Difficile dans ces conditions de prendre au sérieux ce format de course qui se veut être une référence mondiale de la compétition de freeride, mais qui dissimule à peine son mépris de l’égalité des chances. De nombreux riders se disent usés par ce système qui fait polémique depuis plusieurs années pour ses pratiques douteuses : remboursements difficiles, voire impossibles, en cas d’annulation, critères de jugement controversés du fait de la confrontation des deux écoles « Big Mountain » et « Backcountry », non-respect des règles de base sur certaines étapes décisives, etc. Nous avons interrogé un ancien rider FWT sur la question des quotas qui a choisi de rester anonyme : « Je ne me prononcerai pas là-dessus. Le FWT a toujours changé les règles comme bon lui semblait. J’ai arrêté les compétitions en partie à cause de tout ça. Les Wild Card sont attribuées en fonction de la nationalité et du sponsor. Ils font ce qu’ils veulent et je n’ai plus envie de me prendre le chou avec ça. Après j’y ai passé du bon temps. » Luigi Ferrando, ex-organisateur de l’Artesina Freeride Fest
aborde ce sujet avec beaucoup de recul et de parcimonie : « Il ne faut pas sous-estimer la dimension économique du FWT, car tous ces circuits – FWT, FWQ et FJT pour les juniors – appartiennent à un seul privé qui a une entreprise à faire tourner. Le FWQ est surtout là pour créer un public et générer de l’audience afin d’attirer de gros contrats de sponsoring comme Swatch et Audi. »

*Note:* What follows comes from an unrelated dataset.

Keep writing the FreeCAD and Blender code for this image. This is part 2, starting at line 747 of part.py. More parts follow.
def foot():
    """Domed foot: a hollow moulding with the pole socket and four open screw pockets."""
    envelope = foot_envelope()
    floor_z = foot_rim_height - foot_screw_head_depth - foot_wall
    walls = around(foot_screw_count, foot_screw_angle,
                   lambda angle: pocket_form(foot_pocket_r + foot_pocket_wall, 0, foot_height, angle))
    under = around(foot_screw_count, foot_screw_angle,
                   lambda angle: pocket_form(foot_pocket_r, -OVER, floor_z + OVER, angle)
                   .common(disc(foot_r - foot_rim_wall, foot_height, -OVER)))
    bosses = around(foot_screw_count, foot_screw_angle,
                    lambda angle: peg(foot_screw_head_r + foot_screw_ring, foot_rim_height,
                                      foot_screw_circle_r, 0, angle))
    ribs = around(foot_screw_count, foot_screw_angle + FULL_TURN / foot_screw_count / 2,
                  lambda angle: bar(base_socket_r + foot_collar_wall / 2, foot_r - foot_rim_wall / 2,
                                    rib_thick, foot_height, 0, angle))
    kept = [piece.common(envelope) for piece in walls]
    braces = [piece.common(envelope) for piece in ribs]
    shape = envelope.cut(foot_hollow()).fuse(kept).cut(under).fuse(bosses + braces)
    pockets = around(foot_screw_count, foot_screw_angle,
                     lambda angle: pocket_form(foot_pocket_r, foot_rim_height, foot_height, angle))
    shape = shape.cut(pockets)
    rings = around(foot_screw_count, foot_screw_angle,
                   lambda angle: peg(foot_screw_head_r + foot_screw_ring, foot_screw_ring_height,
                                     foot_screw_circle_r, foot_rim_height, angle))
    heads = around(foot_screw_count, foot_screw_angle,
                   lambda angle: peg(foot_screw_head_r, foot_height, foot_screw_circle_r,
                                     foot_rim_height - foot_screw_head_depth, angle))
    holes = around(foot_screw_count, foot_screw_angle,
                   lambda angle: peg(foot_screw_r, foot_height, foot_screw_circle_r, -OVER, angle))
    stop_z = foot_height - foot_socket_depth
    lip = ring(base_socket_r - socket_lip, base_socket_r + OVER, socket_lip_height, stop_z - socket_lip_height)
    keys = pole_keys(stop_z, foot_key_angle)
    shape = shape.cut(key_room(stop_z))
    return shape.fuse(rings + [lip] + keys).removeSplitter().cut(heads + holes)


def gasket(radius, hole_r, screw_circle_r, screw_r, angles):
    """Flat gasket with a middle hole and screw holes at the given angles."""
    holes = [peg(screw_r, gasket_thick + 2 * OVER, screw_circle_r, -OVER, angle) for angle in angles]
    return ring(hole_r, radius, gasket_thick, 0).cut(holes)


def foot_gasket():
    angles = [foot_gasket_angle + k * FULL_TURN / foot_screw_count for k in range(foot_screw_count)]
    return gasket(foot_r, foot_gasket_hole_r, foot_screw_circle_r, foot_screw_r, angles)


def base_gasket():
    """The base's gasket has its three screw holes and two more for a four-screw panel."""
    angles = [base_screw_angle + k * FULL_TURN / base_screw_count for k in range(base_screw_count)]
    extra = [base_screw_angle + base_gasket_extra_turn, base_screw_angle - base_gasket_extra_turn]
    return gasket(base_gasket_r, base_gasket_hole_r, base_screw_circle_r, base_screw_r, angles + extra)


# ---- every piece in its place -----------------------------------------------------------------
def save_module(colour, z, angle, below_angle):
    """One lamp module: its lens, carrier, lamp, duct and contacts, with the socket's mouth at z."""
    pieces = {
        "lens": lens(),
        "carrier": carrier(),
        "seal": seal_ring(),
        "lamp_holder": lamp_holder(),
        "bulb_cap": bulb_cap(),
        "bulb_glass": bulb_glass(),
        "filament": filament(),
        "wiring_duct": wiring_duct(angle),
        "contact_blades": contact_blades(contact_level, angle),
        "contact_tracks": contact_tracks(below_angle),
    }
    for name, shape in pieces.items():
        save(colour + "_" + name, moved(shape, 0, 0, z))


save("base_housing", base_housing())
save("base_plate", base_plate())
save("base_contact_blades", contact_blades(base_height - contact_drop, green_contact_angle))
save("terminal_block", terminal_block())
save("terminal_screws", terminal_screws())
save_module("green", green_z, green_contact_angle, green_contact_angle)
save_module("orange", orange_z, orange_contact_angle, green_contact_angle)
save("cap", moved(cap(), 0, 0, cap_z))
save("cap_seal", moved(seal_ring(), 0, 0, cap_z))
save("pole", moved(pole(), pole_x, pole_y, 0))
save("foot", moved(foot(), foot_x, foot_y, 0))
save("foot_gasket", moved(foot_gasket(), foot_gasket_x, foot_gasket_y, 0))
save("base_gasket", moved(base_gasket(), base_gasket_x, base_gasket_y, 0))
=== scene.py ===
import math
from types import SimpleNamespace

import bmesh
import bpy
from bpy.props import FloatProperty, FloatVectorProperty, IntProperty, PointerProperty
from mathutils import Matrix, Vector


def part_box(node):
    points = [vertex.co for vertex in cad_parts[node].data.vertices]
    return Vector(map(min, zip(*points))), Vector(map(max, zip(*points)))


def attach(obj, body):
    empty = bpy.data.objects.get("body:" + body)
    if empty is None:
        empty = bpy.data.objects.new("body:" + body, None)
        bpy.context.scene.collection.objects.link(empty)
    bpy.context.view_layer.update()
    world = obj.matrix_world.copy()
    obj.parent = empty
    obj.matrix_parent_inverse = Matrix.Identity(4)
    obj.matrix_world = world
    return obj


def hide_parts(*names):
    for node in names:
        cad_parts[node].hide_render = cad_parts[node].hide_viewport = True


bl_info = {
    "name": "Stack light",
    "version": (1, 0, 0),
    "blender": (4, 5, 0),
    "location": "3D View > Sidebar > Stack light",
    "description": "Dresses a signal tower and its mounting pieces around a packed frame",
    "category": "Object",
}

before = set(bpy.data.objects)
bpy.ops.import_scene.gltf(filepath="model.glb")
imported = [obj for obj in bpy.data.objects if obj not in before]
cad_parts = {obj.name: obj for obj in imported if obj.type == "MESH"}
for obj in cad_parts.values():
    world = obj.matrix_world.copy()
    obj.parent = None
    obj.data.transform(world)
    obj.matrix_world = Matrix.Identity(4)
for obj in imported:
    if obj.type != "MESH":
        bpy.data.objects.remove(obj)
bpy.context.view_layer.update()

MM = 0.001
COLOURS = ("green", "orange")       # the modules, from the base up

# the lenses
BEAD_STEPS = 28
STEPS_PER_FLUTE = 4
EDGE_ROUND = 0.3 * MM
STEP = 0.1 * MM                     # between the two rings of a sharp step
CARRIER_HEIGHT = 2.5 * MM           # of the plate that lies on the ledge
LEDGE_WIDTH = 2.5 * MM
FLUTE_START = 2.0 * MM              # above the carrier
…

De nouvelles perspectives d’évolution
Pour ceux qui croient encore que le siège du Freeride World Tour Management SA se situe juste à côté du monde de Mickey et non pas à Lausanne, ne perdez pas espoir, car les nouvelles ne sont pas si mauvaises pour vous : le communiqué se veut tout de même rassurant et offre à deux riders FWQ la possibilité de rejoindre le Pro Freeriders Board, un conseil décisionnel qui ne décide pas grand-chose, mais qui participe tout de même au débat et c’est déjà pas mal ! Alors si toi aussi tu es un rider FWQ – et c’est probablement le cas si tu es allé au bout de ces lignes, car à par toi tout le monde s’en fout – que tu souffres de ton anonymat et de ton découvert bancaire, il te reste 10 jours pour postuler. Songe à ta reconversion ! Autrement pose ton dossard, branche ton ARVA et va rider avec tes potes.
Le plaisir d’une ligne entre copains après avoir porté ses 5 kilos de matos sur le dos pendant 45 minutes d’ascension, avec du gobelet jusqu’à la taille : voilà une gloire qui n’a pas de prix.